Le ton est bon enfant, les situations d’inconfort dans lesquels Claire se met donnant lieu à quelques scènes comiques où on rit de bon cœur. On devine que derrière cette femme névrosée se cache une blessure: le fait d’avoir été abandonnée à la naissance. Et là le film prend un virage inattendu. Le ton reste léger tout en apportant une certaine gravité au propos. Elle va essayer de se rapprocher de cette femme qui est sa mère, apprendre à la connaître, savoir qu’elle l’aime tout simplement. Il y a une vraie pudeur dans la façon de raconter cette histoire mais également une vraie force. Un portrait de femme comme on aimerait en voir plus souvent: avec des cassures, dans tout sa perfectible imperfection. On se moque gentiment d’elle dans ses tocs, dans ses inaptitudes en société. Pourtant on ressent tout son malaise et on à peine pour elle. On comprend cette femme car elle est humaine malgré tout.
Saluons également le reste du casting, excellent: Nicolas Duvauchelle en amoureux transit, et la regrettée Nadia Barentin.
Un réalisateur de talent
Pour un premier film, Pierre Pinaud nous laisse coi. Faisant preuve d’une grande maturité dans sa façon de donner vie à cette histoire, il épate par la sobriété et la finesse de sa mise en scène. Si Karin Viard illumine incontestablement cette histoire, derrière la caméra cet homme n’est pas en reste. Il démontre une vraie maîtrise du gros plan, notamment dans l’une des dernières scènes du film, à la radio, où son actrice nous fait passer du rire aux larmes avec une telle force dans le visage et une puissance dans le regard.
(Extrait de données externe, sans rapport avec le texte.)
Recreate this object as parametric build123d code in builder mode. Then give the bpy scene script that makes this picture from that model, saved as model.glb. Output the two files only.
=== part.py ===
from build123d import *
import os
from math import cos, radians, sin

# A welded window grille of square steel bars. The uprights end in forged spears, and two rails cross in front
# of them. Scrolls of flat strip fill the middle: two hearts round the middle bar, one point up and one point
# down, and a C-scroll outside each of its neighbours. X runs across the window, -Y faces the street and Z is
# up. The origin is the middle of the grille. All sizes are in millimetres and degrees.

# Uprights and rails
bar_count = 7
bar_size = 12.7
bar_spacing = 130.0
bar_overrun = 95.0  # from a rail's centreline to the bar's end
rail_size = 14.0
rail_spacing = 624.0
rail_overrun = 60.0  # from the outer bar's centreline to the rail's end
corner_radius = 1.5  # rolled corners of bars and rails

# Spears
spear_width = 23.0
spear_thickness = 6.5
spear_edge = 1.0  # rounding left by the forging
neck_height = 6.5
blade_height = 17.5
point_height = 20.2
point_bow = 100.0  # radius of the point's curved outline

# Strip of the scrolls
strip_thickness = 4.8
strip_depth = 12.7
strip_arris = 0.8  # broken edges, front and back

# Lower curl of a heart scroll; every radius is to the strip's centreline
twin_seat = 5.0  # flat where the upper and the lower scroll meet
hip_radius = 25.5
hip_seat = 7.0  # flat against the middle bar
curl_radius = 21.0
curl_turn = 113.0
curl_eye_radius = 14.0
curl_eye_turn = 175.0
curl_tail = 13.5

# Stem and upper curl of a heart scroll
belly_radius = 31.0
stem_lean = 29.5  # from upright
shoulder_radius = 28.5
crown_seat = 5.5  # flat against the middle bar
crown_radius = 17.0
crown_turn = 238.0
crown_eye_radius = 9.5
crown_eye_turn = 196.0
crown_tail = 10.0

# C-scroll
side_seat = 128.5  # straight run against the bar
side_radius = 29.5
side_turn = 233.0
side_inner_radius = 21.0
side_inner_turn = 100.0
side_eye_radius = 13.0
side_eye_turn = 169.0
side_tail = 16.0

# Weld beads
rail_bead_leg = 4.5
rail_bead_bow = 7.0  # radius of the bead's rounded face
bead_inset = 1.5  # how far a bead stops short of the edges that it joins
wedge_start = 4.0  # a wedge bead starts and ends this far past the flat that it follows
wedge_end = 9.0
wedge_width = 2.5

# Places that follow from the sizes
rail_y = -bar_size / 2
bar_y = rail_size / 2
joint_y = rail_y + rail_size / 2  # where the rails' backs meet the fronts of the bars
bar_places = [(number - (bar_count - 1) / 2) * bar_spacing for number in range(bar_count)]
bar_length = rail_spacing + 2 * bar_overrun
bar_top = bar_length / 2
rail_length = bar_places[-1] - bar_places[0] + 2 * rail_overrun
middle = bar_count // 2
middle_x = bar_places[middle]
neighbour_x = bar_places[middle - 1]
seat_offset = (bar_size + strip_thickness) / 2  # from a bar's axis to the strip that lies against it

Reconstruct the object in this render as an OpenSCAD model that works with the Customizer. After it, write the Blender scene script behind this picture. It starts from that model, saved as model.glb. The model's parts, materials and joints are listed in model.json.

Le scène est magnifique et très simplement constitué d’un gros plan sur elle. Seul le subtil travelling vient nous rappeler toute la magie du cinéma.
Pour être néanmoins un peu tatillon, la fin ne plaira pas à tout le monde. Le réalisateur choisit l’ellipse, et le spectateur pourra librement interpréter comme il le voudra. C’est un choix discutable mais après tout c’est à lui de voir. Le métrage qu’il signe a suffisamment de maîtrise pour qu’on lui pardonne ce type d’appréciation subjective.